• _Task details_:
Start at the line containing "bpy.context.scene.collection.objects.link(empty)" and stop at the line containing "bpy.data.objects.remove(obj)"; copy those lines exactly, both ends included, and no others.
+++ Records for this task
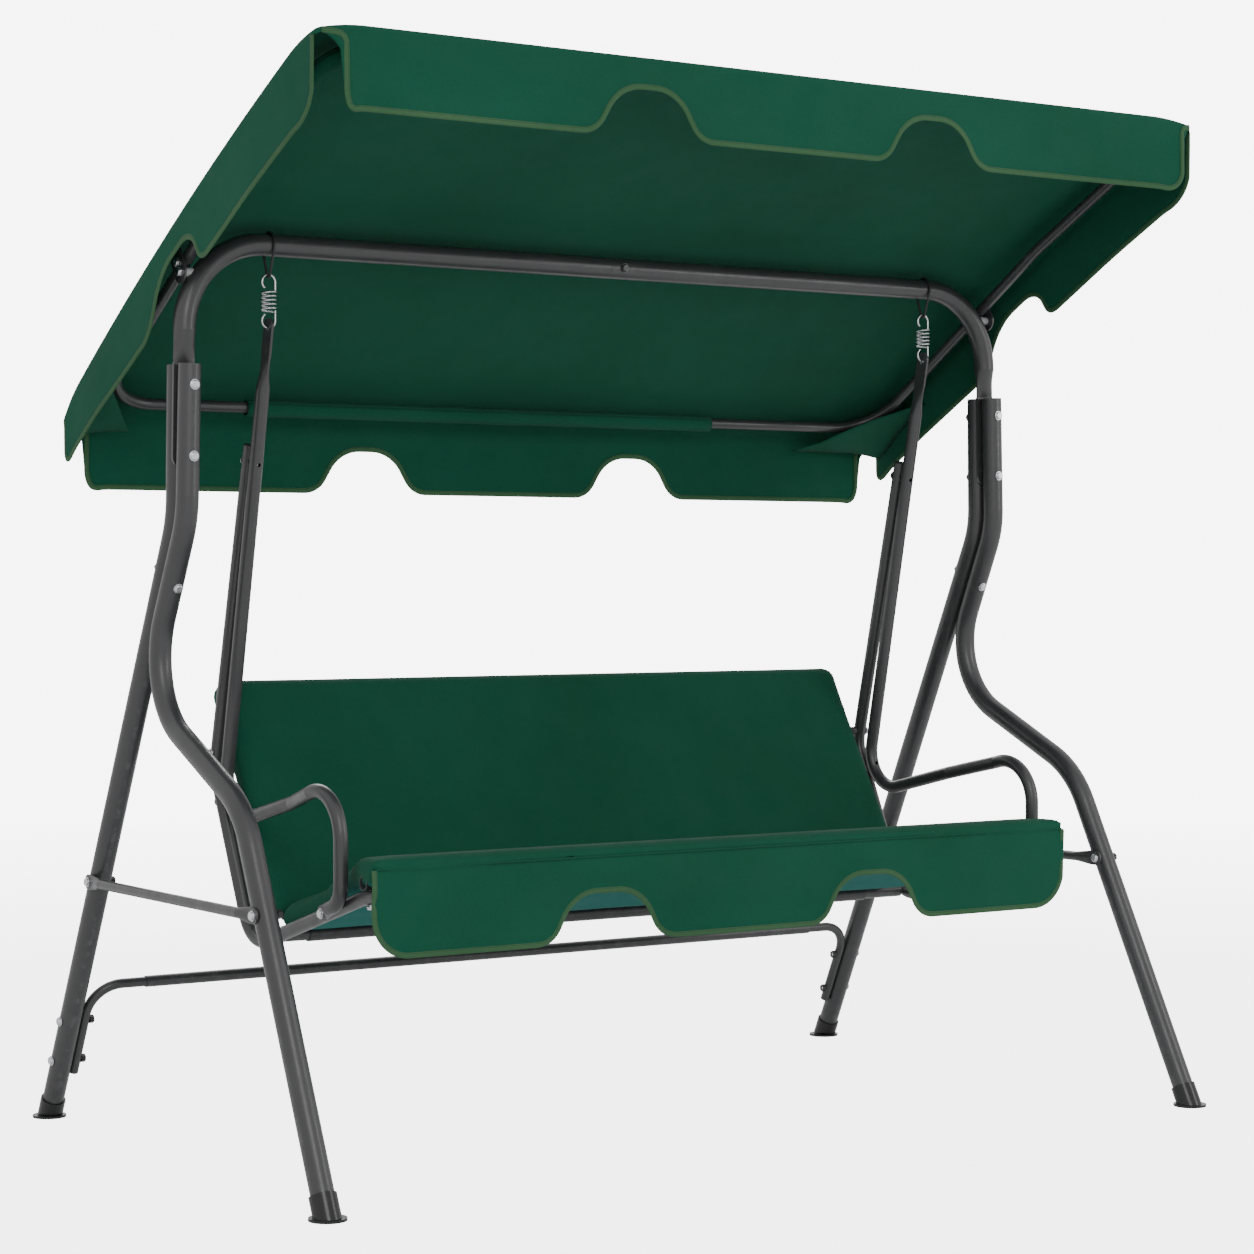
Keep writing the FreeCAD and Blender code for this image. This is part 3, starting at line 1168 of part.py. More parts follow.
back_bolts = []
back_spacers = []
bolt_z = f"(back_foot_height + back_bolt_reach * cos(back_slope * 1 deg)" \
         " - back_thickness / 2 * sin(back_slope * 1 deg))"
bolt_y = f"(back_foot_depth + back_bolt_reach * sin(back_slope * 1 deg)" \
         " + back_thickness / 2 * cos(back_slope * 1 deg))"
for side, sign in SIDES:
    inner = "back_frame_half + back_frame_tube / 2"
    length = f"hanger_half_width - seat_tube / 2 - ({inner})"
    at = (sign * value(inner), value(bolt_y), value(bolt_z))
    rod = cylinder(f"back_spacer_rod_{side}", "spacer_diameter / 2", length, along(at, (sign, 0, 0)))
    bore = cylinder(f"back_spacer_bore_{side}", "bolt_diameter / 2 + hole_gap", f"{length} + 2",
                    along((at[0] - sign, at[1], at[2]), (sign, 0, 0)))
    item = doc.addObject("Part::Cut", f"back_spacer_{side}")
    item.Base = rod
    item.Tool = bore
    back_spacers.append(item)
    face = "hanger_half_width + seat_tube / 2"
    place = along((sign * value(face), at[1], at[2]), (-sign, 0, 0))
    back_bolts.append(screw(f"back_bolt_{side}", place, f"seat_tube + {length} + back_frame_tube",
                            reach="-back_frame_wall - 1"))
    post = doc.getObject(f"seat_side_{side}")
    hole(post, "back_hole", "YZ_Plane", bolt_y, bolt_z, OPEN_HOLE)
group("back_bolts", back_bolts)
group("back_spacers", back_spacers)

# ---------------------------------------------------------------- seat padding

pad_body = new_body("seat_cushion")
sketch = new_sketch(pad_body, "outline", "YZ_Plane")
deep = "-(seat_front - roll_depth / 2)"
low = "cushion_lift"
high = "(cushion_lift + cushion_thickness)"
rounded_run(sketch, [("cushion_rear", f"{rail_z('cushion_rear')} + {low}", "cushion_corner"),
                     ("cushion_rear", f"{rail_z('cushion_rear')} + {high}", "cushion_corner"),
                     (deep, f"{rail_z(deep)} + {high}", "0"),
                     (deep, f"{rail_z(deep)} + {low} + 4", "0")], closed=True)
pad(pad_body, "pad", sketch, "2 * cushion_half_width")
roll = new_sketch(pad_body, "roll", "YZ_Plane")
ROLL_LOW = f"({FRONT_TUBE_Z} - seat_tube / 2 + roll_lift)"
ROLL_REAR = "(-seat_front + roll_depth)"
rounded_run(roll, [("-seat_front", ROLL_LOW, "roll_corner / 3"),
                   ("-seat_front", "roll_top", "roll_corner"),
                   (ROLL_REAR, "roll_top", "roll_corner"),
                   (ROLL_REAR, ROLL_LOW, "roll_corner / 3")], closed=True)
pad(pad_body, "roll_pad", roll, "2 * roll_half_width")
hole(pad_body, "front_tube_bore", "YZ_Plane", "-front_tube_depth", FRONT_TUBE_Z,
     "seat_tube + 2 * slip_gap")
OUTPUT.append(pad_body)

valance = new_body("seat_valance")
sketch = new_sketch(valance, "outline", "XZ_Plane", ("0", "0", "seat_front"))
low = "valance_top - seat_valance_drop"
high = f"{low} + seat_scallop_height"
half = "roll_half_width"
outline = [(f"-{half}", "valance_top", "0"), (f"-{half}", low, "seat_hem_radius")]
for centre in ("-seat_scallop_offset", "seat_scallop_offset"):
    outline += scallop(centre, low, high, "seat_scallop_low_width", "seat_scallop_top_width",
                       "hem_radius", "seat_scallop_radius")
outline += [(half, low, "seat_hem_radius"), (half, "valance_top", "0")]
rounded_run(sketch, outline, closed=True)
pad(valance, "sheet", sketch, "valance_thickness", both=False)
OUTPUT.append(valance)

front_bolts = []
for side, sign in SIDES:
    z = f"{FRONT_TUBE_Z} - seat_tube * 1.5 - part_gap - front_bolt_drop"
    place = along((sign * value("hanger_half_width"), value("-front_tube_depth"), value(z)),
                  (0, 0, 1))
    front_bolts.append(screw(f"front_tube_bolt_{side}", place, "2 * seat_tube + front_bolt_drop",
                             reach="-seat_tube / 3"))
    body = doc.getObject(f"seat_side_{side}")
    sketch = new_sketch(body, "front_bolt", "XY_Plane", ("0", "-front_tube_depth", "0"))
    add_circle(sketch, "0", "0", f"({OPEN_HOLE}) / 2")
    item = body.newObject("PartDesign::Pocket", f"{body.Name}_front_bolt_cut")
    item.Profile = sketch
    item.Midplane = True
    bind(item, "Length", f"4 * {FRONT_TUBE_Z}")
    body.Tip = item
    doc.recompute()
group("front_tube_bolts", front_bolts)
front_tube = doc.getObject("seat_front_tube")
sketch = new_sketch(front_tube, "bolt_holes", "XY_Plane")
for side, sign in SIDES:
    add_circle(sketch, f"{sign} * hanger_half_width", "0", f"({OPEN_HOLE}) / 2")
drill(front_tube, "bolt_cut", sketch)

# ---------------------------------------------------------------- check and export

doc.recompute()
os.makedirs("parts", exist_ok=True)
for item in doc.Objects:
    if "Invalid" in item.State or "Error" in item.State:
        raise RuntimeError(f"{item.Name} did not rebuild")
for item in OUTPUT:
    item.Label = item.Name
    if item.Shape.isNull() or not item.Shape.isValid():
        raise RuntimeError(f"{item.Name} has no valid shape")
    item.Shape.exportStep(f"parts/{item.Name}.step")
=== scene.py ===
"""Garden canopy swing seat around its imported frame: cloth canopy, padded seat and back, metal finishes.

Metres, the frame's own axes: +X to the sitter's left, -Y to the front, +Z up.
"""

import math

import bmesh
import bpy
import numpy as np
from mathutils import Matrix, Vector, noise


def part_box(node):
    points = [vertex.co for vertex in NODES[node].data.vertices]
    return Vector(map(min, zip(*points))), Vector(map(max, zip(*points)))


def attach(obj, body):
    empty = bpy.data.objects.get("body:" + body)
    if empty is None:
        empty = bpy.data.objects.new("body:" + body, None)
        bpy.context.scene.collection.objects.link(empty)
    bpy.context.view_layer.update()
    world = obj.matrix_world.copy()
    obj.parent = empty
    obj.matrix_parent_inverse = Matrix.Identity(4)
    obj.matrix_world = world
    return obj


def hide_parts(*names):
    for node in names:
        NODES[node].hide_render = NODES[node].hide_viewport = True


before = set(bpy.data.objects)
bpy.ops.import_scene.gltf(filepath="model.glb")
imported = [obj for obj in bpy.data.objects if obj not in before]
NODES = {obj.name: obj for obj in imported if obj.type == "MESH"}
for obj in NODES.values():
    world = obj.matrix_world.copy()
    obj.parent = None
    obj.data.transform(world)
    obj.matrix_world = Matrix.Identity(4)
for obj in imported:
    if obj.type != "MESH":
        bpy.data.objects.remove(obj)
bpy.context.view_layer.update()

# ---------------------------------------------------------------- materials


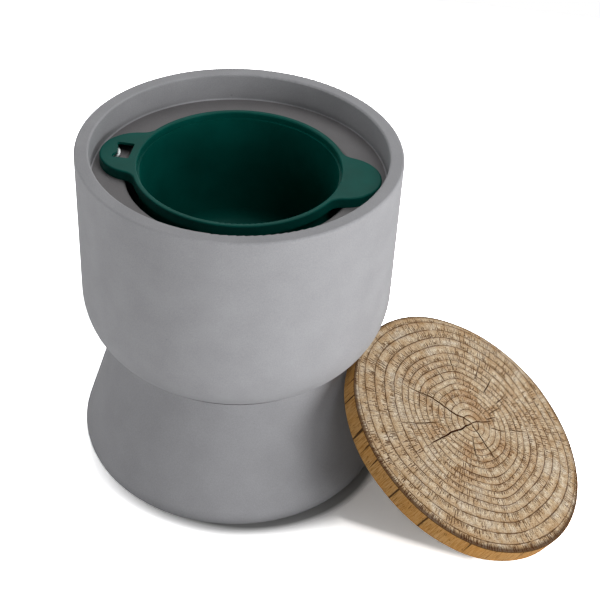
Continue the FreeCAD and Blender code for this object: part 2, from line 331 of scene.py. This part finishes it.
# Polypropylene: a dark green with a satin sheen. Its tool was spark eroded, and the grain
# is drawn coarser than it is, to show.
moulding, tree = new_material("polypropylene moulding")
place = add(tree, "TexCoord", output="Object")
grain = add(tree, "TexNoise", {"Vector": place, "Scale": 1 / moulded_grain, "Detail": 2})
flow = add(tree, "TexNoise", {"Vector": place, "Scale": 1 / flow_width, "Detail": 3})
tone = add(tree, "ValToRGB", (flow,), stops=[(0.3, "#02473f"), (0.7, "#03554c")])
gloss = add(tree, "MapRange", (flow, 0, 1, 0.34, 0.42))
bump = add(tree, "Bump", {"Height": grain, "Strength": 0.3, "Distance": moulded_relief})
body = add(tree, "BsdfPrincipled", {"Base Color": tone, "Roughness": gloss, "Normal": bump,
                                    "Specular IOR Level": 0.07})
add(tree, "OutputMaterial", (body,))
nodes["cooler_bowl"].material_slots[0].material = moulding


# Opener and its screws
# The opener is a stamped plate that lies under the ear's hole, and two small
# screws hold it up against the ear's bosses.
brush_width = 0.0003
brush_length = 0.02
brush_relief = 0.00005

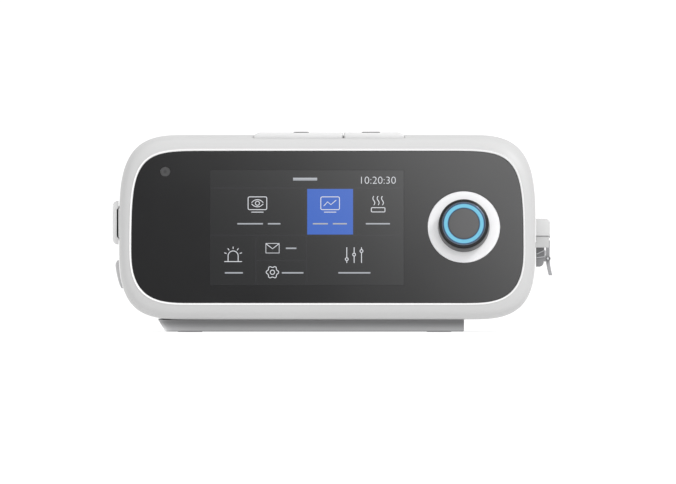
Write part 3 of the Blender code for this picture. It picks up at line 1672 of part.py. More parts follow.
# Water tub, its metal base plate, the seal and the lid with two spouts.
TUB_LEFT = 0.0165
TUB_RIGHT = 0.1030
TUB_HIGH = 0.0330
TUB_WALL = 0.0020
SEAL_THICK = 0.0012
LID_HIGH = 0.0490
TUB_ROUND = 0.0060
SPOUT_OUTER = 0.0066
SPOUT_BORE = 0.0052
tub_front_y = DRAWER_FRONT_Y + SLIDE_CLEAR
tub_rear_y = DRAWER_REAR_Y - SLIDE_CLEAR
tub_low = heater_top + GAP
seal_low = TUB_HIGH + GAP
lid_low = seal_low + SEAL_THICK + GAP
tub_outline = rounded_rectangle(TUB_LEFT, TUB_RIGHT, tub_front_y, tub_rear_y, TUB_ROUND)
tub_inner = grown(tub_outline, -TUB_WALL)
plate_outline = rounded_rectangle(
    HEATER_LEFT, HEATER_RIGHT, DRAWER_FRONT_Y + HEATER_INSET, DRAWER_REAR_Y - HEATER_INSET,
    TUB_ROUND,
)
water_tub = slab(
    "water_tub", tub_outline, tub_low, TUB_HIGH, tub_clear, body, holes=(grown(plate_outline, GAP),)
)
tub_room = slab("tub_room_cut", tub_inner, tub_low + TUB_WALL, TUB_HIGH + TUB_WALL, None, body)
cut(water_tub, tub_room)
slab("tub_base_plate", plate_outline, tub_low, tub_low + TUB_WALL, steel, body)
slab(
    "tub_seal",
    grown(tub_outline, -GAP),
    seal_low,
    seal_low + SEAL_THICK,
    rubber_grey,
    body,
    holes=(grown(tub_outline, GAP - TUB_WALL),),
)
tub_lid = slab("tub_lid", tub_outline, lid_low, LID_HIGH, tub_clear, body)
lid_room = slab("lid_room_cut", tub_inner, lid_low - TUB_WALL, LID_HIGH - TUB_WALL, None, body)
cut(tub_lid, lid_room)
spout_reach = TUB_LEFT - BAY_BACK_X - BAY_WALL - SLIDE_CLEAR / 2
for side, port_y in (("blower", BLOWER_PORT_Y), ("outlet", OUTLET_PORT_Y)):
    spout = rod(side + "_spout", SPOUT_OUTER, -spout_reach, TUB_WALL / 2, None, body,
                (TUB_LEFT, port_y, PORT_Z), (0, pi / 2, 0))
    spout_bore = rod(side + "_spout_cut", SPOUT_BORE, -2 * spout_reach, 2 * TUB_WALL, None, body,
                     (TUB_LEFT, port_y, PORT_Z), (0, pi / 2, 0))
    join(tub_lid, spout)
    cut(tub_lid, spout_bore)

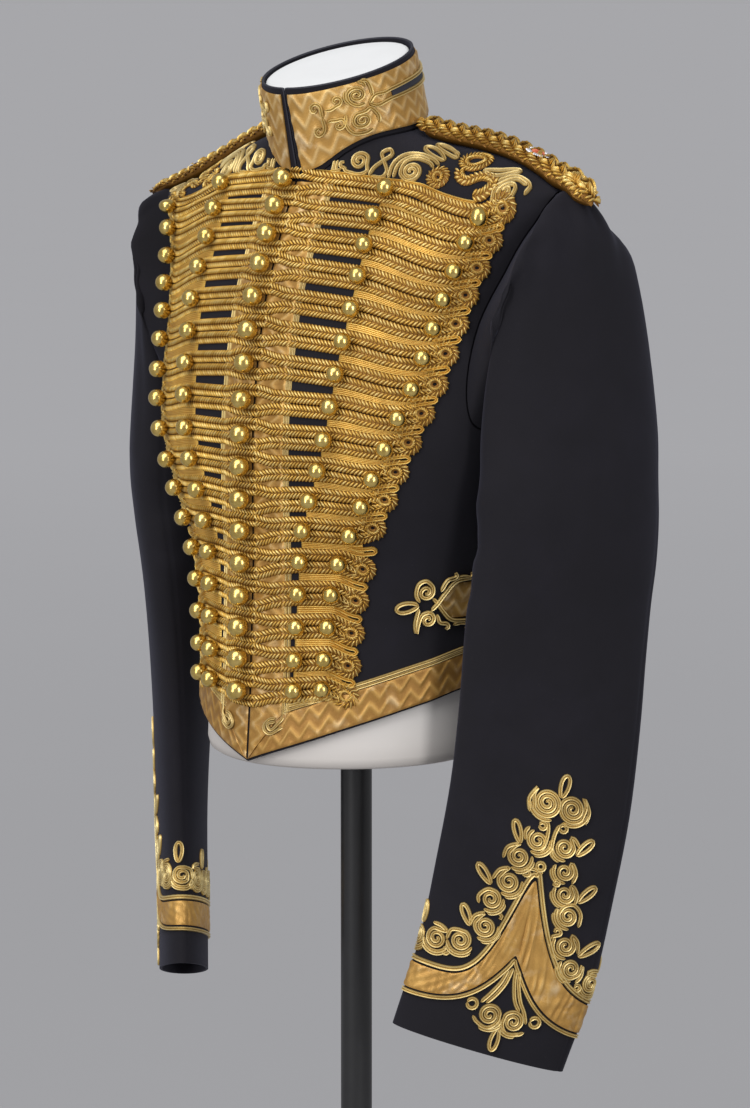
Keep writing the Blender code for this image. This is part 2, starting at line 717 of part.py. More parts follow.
++++++
• _Output below_:
        bpy.context.scene.collection.objects.link(empty)
    bpy.context.view_layer.update()
    world = obj.matrix_world.copy()
    obj.parent = empty
    obj.matrix_parent_inverse = Matrix.Identity(4)
    obj.matrix_world = world
    return obj


def hide_parts(*names):
    for node in names:
        NODES[node].hide_render = NODES[node].hide_viewport = True


before = set(bpy.data.objects)
bpy.ops.import_scene.gltf(filepath="model.glb")
imported = [obj for obj in bpy.data.objects if obj not in before]
NODES = {obj.name: obj for obj in imported if obj.type == "MESH"}
for obj in NODES.values():
    world = obj.matrix_world.copy()
    obj.parent = None
    obj.data.transform(world)
    obj.matrix_world = Matrix.Identity(4)
for obj in imported:
    if obj.type != "MESH":
        bpy.data.objects.remove(obj)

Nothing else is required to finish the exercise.